Why focus on meetings, appointments, and other time-eating activities when you can focus on what matters most: your free time? This slick-looking app is sort of the inverse of a calendar program, where instead of tracking actual events, it tracks and displays the time between them, pulling data from your local scheduling app to bring it all together. Enter your usual work day, factoring in meals, sleep, and average waking and going to bed times, then share your free times with friends. Surprisingly great for productivity, especially for those who consider free time more important than non-free time!

This V That:
Visually explore two seemingly unrelated things in a smart, stylish app that's all about comparing data for different parts of the world. For example: is there a relationship between coffee consumption and homicide rates? How about Olympic medalists versus number of Facebook users in different countries? There's an app for that, and it's This V That. Great for trivia enthusiasts and anyone who enjoys apps that raise as many questions as they ask.

Ever wanted to learn to play the guitar? Piano? How2Play is a universal app that contains a number of lessons, courses, background tracks and sheet music available to help you accomplish your musical goals. The download features a number of starter lessons, complete with instructional videos, and allows you to easily grab lessons from How2Play's website (around $6 per lesson) so you can hone your skills and learn to play specific songs.

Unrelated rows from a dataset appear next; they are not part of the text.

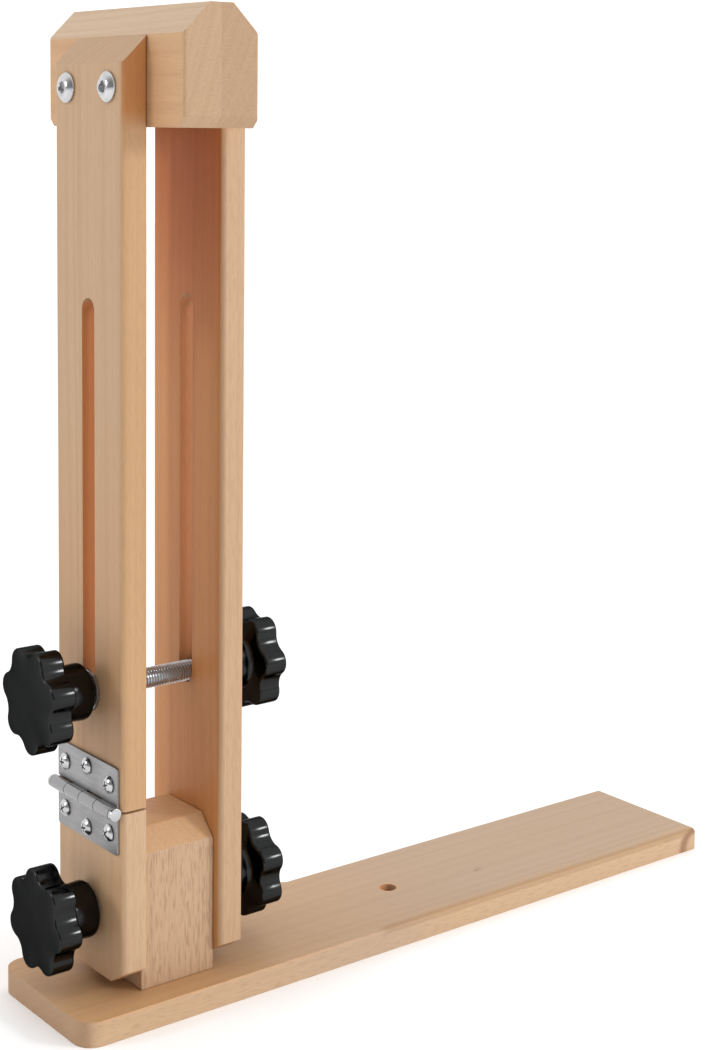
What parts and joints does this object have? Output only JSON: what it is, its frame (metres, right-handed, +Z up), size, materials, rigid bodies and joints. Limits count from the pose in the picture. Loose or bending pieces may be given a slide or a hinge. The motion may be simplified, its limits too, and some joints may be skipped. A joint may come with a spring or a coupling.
{
  "type": "leather stitching clamp",
  "caption": "Beech leather stitching clamp: hinged and fixed slotted boards with bevelled jaws, swivel post, seat board, threaded rods and black star knobs.",
  "frame": {"origin": "middle of the whole clamp's bounding box, on the underside of the seat board", "axes": "+Z up along the clamp's height; +X along the seat board from the post to its free end; +Y across the boards, so that the hinged board opens towards -X"},
  "size_m": [0.41, 0.118, 0.467],
  "materials": {
    "beech": "satin",
    "beech_jaw": "satin",
    "beech_base": "satin",
    "black_plastic": "glossy",
    "zinc_rod": "satin",
    "bright_steel": "polished",
    "hinge_steel": "satin",
    "insert_brass": "satin"
  },
  "bodies": {
    "base": {"base_board": "beech_base"},
    "post": {"post_block": "beech", "post_insert": "insert_brass", "post_bolt": "bright_steel", "post_washer": "bright_steel"},
    "vise": {"fixed_jaw_board": "beech", "fixed_jaw_block": "beech_jaw", "fixed_jaw_bolts": "bright_steel", "fixed_jaw_inserts": "insert_brass", "hinge_foot_board": "beech", "hinge_leaf_lower": "hinge_steel", "hinge_pin": "hinge_steel", "hinge_screws_lower": "bright_steel", "pivot_rod": "zinc_rod"},
    "swing_jaw": {"swing_jaw_board": "beech", "swing_jaw_block": "beech_jaw", "swing_jaw_bolts": "bright_steel", "swing_jaw_inserts": "insert_brass", "hinge_leaf_upper": "hinge_steel", "hinge_screws_upper": "bright_steel"},
    "clamp_bar": {"clamp_rod": "zinc_rod"},
    "clamp_slide_left": {"clamp_washer_left": "bright_steel"},
    "clamp_turn_left": {"clamp_knob_left": "black_plastic", "clamp_knob_left_insert": "insert_brass"},
    "clamp_slide_right": {"clamp_washer_right": "bright_steel"},
    "clamp_turn_right": {"clamp_knob_right": "black_plastic", "clamp_knob_right_insert": "insert_brass"},
    "pivot_slide_left": {"pivot_washer_left": "bright_steel"},
    "pivot_turn_left": {"pivot_knob_left": "black_plastic", "pivot_knob_left_insert": "insert_brass"},
    "pivot_slide_right": {"pivot_washer_right": "bright_steel"},
    "pivot_turn_right": {"pivot_knob_right": "black_plastic", "pivot_knob_right_insert": "insert_brass"}
  },
  "joints": [
    {"name": "post_swivel", "type": "hinge", "parent": "base", "child": "post", "pos_m": [-0.1395, 0, 0.012], "axis": [0, 0, 1], "continuous": true},
    {"name": "vise_tilt", "type": "hinge", "parent": "post", "child": "vise", "pos_m": [-0.1395, 0, 0.0475], "axis": [1, 0, 0], "range_deg": [-30, 30]},
    {"name": "jaw_open", "type": "hinge", "parent": "vise", "child": "swing_jaw", "pos_m": [-0.17565, 0, 0.1015], "axis": [0, -1, 0], "range_deg": [0, 4]},
    {"name": "rod_height", "type": "slide", "parent": "vise", "child": "clamp_bar", "axis": [0, 0, 1], "range_m": [0, 0.176]},
    {"name": "clamp_slide_left", "type": "slide", "parent": "clamp_bar", "child": "clamp_slide_left", "axis": [-1, 0, 0], "range_m": [0, 0.017]},
    {"name": "clamp_knob_turn_left", "type": "hinge", "parent": "clamp_slide_left", "child": "clamp_turn_left", "pos_m": [-0.177, 0, 0.1525], "axis": [-1, 0, 0], "continuous": true},
    {"name": "clamp_slide_right", "type": "slide", "parent": "clamp_bar", "child": "clamp_slide_right", "axis": [1, 0, 0], "range_m": [0, 0.003]},
    {"name": "clamp_knob_turn_right", "type": "hinge", "parent": "clamp_slide_right", "child": "clamp_turn_right", "pos_m": [-0.1045, 0, 0.1525], "axis": [1, 0, 0], "range_deg": [0, 720]},
    {"name": "pivot_slide_left", "type": "slide", "parent": "vise", "child": "pivot_slide_left", "axis": [-1, 0, 0], "range_m": [0, 0.003]},
    {"name": "pivot_knob_turn_left", "type": "hinge", "parent": "pivot_slide_left", "child": "pivot_turn_left", "pos_m": [-0.1745, 0, 0.0475], "axis": [-1, 0, 0], "range_deg": [0, 720]},
    {"name": "pivot_slide_right", "type": "slide", "parent": "vise", "child": "pivot_slide_right", "axis": [1, 0, 0], "range_m": [0, 0.003]},
    {"name": "pivot_knob_turn_right", "type": "hinge", "parent": "pivot_slide_right", "child": "pivot_turn_right", "pos_m": [-0.1045, 0, 0.0475], "axis": [1, 0, 0], "range_deg": [0, 720]}
  ],
  "couplings": [
    {"joint": "clamp_slide_left", "follows": "jaw_open", "m_per_rad": 0.2435},
    {"joint": "clamp_knob_turn_right", "follows": "clamp_slide_right", "rad_per_m": 4188.8},
    {"joint": "pivot_knob_turn_left", "follows": "pivot_slide_left", "rad_per_m": 4188.8},
    {"joint": "pivot_knob_turn_right", "follows": "pivot_slide_right", "rad_per_m": 4188.8}
  ]
}
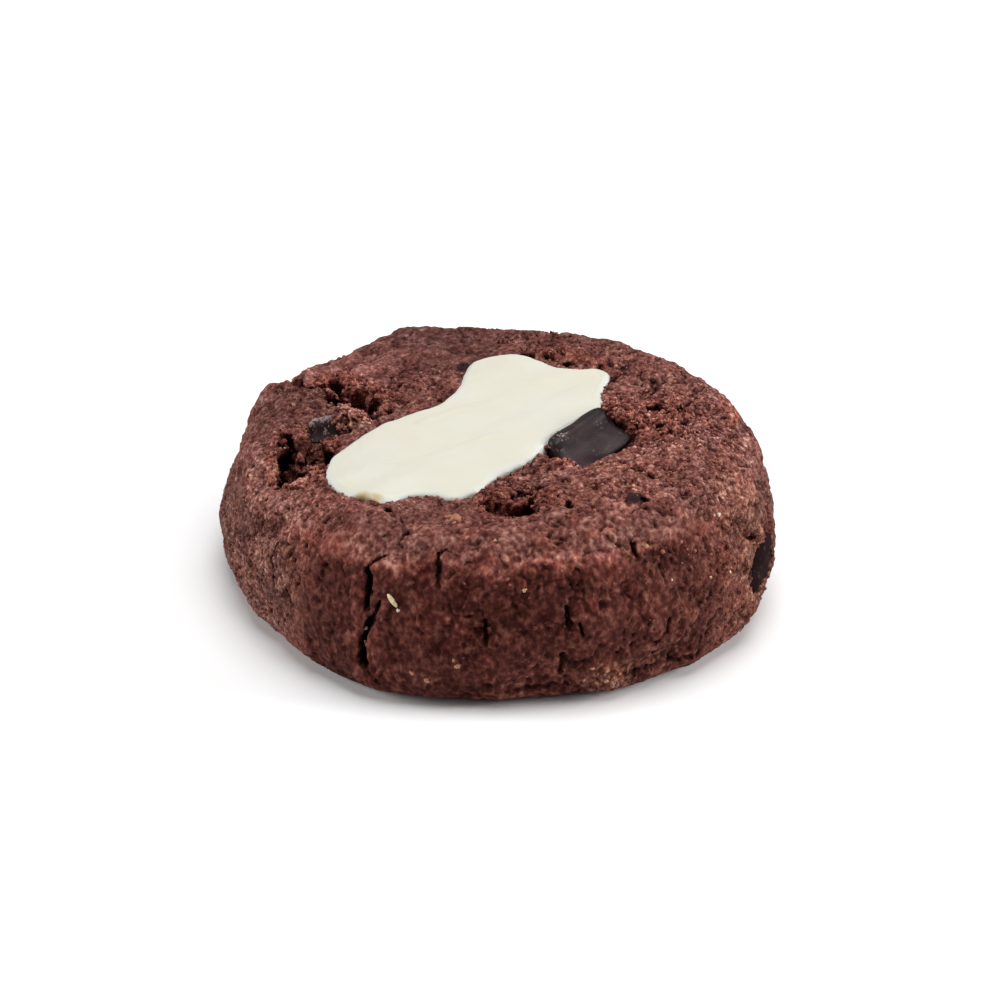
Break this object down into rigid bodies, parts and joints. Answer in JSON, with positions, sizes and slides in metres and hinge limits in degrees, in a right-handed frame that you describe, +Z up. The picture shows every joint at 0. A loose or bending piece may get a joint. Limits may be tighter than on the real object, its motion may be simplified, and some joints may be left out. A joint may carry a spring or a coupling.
{
  "type": "chocolate cookie",
  "caption": "Thick round chocolate cookie with cracked crumbly dough, a set pool of white chocolate in its top and dark chocolate chunks.",
  "frame": {"origin": "middle of the flat base of the cookie's bounding box", "axes": "+Z up out of the face with the white chocolate, -Y towards the front wall with the long crack, +X to the right"},
  "size_m": [0.0708, 0.0686, 0.0238],
  "materials": {
    "dough": "matte baked crumb",
    "white_chocolate": "satin",
    "dark_chocolate": "satin"
  },
  "bodies": {
    "root": {"cookie": "dough", "white_chocolate": "white_chocolate", "dark_chunk_top": "dark_chocolate", "dark_chunk_left": "dark_chocolate", "dark_chunk_side": "dark_chocolate"}
  },
  "joints": []
}
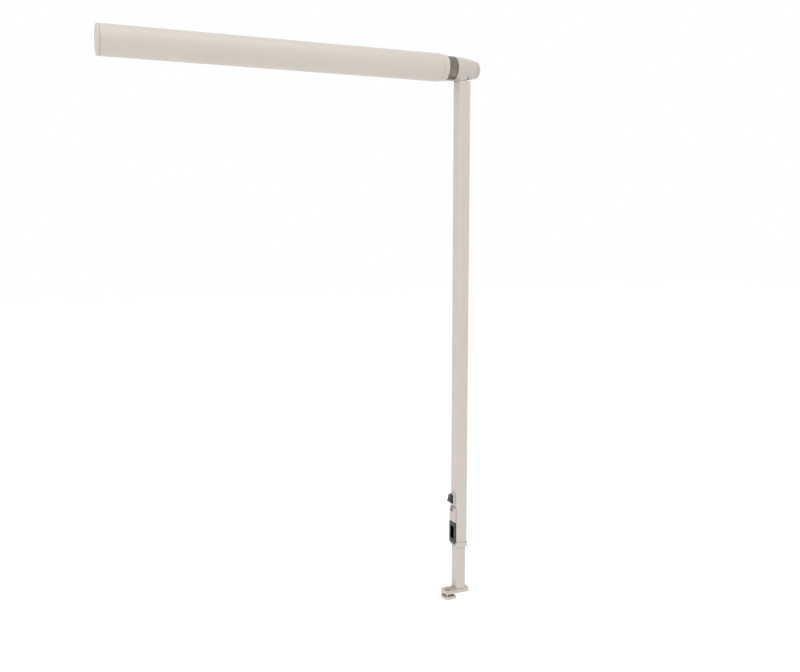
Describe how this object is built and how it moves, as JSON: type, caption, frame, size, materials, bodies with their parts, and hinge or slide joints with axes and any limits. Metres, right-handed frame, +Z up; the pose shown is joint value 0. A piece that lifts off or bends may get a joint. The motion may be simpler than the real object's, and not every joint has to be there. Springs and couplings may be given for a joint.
{
  "type": "furniture-mounted task lamp",
  "caption": "Tubular task lamp: a horizontal fluorescent head that turns on an elbow above a telescopic square column with an edge clamp.",
  "frame": {"origin": "underside of the foot plate, on the column's centre line", "axes": "+Z up the column; the head runs along -X, and the switch and the mains inlet face -X"},
  "size_m": [0.6547, 0.0499, 0.9994],
  "materials": {
    "painted_casting": "satin warm off-white powder coat",
    "painted_tube": "satin warm off-white powder coat",
    "dark_metal": "dark polished gunmetal",
    "black_plastic": "satin black moulding",
    "bright_steel": "zinc-plated",
    "brass_part": "turned",
    "white_plastic": "matt",
    "reflector_sheet": "white-coated sheet",
    "lamp_tube": "white phosphor-coated glass",
    "opal_plastic": "opal, satin",
    "black_rubber": "matt"
  },
  "bodies": {
    "foot": {"foot_casting": "painted_casting", "seat_pad": "black_rubber", "post_tube": "painted_tube", "post_screw_lower": "bright_steel", "post_screw_upper": "bright_steel", "guide_pin_front": "bright_steel", "guide_pin_rear": "bright_steel"},
    "jaw": {"clamp_jaw": "painted_casting"},
    "clamp_screw": {"clamp_screw": "painted_casting"},
    "column": {"column_tube": "painted_tube", "sliding_ring": "painted_casting", "lock_pad": "brass_part", "control_box": "painted_casting", "inlet_shell": "black_plastic", "inlet_pin_earth": "bright_steel", "inlet_pin_neutral": "bright_steel", "inlet_pin_line": "bright_steel", "inlet_screw_lower": "dark_metal", "inlet_screw_upper": "dark_metal", "breaker_body": "black_plastic", "breaker_bush": "bright_steel", "switch_bezel": "white_plastic", "switch_body": "black_plastic", "ballast": "white_plastic", "mains_loom": "white_plastic", "ballast_screw_lower": "bright_steel", "ballast_screw_upper": "bright_steel", "elbow_casting": "painted_casting", "nose_cap": "painted_casting", "elbow_screw_lower": "bright_steel", "elbow_screw_upper": "bright_steel", "lamp_loom": "white_plastic", "pivot_bush_outer": "brass_part", "pivot_bush_inner": "brass_part", "friction_washer": "black_rubber"},
    "lock_screw": {"lock_screw": "bright_steel"},
    "rocker": {"rocker": "black_plastic"},
    "reset_button": {"reset_button": "black_plastic"},
    "head": {"collar_ring": "dark_metal", "thrust_washer": "brass_part", "pivot_nut": "bright_steel", "pivot_tube": "bright_steel", "head_loom": "white_plastic", "near_cap": "painted_casting", "far_cap": "painted_casting", "head_tube": "painted_tube", "near_cap_screw": "bright_steel", "far_cap_screw": "bright_steel", "diffuser": "opal_plastic", "reflector": "reflector_sheet", "return_wire": "white_plastic", "lamp_glass": "lamp_tube", "lamp_cap_near": "bright_steel", "lamp_cap_far": "bright_steel", "lampholder_near": "white_plastic", "lampholder_far": "white_plastic"}
  },
  "joints": [
    {"name": "column_height", "type": "slide", "parent": "foot", "child": "column", "axis": [0, 0, 1], "range_m": [0, 0.12]},
    {"name": "head_aim", "type": "hinge", "parent": "column", "child": "head", "pos_m": [-0.015, 0, 0.965], "axis": [1, 0, 0], "range_deg": [-135, 45]},
    {"name": "rocker_tilt", "type": "hinge", "parent": "column", "child": "rocker", "pos_m": [-0.0125, 0, 0.1805], "axis": [0, -1, 0], "range_deg": [0, 28]},
    {"name": "reset_press", "type": "slide", "parent": "column", "child": "reset_button", "axis": [1, 0, 0], "range_m": [0, 0.0015], "stiffness_N_per_m": 300},
    {"name": "lock_turn", "type": "hinge", "parent": "column", "child": "lock_screw", "pos_m": [-0.0135, -0.005, 0.0926], "axis": [-1, 0, 0], "range_deg": [0, 180]},
    {"name": "clamp_turn", "type": "hinge", "parent": "foot", "child": "clamp_screw", "pos_m": [-0.0225, 0, 0], "axis": [0, 0, -1], "range_deg": [-720, 1080]},
    {"name": "jaw_lift", "type": "slide", "parent": "foot", "child": "jaw", "axis": [0, 0, 1], "range_m": [-0.0016, 0.0024]}
  ],
  "couplings": [
    {"joint": "clamp_turn", "follows": "jaw_lift", "rad_per_m": 7854}
  ]
}
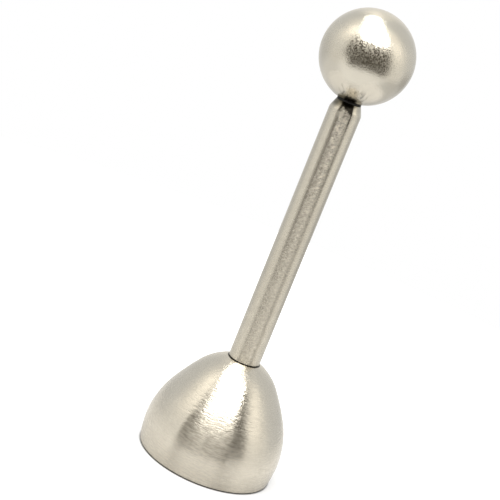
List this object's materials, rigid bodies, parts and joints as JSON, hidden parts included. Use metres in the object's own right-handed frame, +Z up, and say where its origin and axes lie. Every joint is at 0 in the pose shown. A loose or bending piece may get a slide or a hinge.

The enemy of writing is the distraction, and with devices like portable gaming consoles and iPads floating around, an awesome game is never more than a few taps away. OmmWriter aims to help free your mind of the clutter by streamlining your writing experience with a simple layout and a keyboard designed for improved usability. Soothing sounds are available, or you can opt for silence, but the user-centric keyboard design is where the real strength lays.